The junta initiated the democratisation process on its own terms. It introduced a constitution in 2008 carving a permanent role for the army in the governance of the country. Two years later, general elections took place but the opposition groups boycotted. General Thien Sein was installed as the president of a so-called civilian government. The ill-advised visit of President Obama in November 2012 sent an egregiously flawed signal to the junta that its whirlwinds of democratic experiment had been acclaimed by the US. Obama was wrong to presume that his visit would encourage the junta to accelerate the democratisation process. During the past two and a half years the junta has neither relaxed its grip on power nor improved the dismal human rights record. Meanwhile, the US and EU have terminated non-military sanctions and the US has granted $ 100 million as development assistance. What a fantasy!
Australia has reiterated its refusal to allow boats to anchor on its shores but Malaysia and Indonesia have deployed their naval vessels to search out the boats, rescue the stranded people and bring them to shore.

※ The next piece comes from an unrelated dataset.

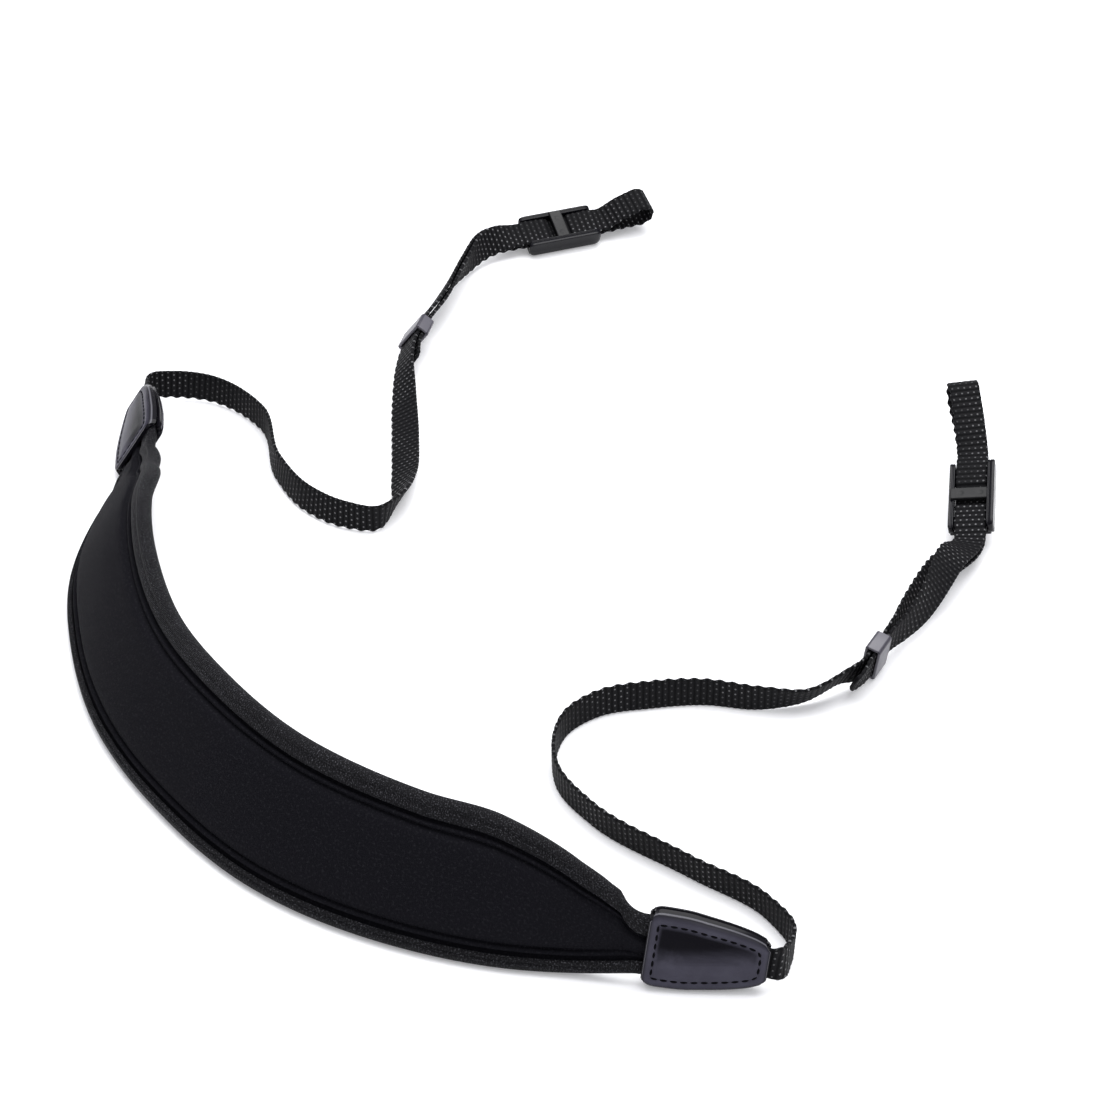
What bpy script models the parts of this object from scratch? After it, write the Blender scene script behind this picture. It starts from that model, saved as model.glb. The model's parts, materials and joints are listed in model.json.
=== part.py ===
# A neck strap for a camera, lying open on a table. A padded neoprene neck piece stands on its
# lower edge and leans inwards. At each end a sewn leather tab joins it to narrow webbing, which
# stands on edge, runs through a keeper and a ladder buckle, turns round an open eye and comes
# back as a tail.
#
# Tables and sizes are in millimetres and degrees; meshes are in metres, +Z up, z = 0 the table.
# "Left" and "right" are as seen from -Y. A run is read from its tab towards its eye. The lean of
# a section is how far its upper edge is turned from upright to the left of the run.

import math
from collections import namedtuple

import bmesh
import bpy
import numpy as np
from mathutils import Matrix, Vector

MM = 0.001
GAP = 0.3                   # clearance between neighbouring pieces
CLEAR_OF_TABLE = 0.2        # so that no facet of a twisted edge cuts into the table

# Where the middle of the strap's bounding box falls in the tables' frame
TABLE_MIDDLE = (-3.5, -0.5)

# Webbing
WEB_WIDTH = 11.0
WEB_THICK = 1.35
LAYER_PART = (WEB_THICK + GAP) / 2        # from the middle of a pressed pair to each layer's middle
EYE_RADIUS = 4.6                          # of the webbing's middle round the eye
TAIL_ROUNDING = 3.0                       # length of the melted, rounded tail tip
TAIL_SHAPE = [(0.0, 1.0), (0.5, 0.88), (0.8, 0.68), (1.0, 0.42)]    # share of it, share of width
SAMPLE = 0.5                              # distance between points worked out along a run
KEPT_APART = 3                            # samples left free beside a section that is kept
WEB_SPACING = 9.0                         # longest facet along a gentle bend
WEB_TURN = 15.0                           # degrees of bend or twist in one facet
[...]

In the past three weeks, more than 3,000 Rohingyas have landed on shore and many more are expected. The UN says that over the past few years Rohingyas have undergone increasing state-sanctioned discrimination at home. At least 12,000 have fled to sea and an unknown number have died along the way. The US, meanwhile, has offered to take some Rohingyas as part of international efforts to cope with the crisis.
Granting asylum to a selected number of Rohingyas is not the solution. The responsibility squarely rests with Myanmar whose reprehensible actions have triggered the crisis. The international community must urge the junta to grant fundamental rights to one of its ethnic groups. The government should create a conducive and safe environment for the people to return home. If necessary, economic sanctions should be re-imposed to compel the government to repeal the 1982 law that scrapped citizenship for this minority. Until this is done, boats will keep floating on the high seas loaded with people desperate to escape persecution at home.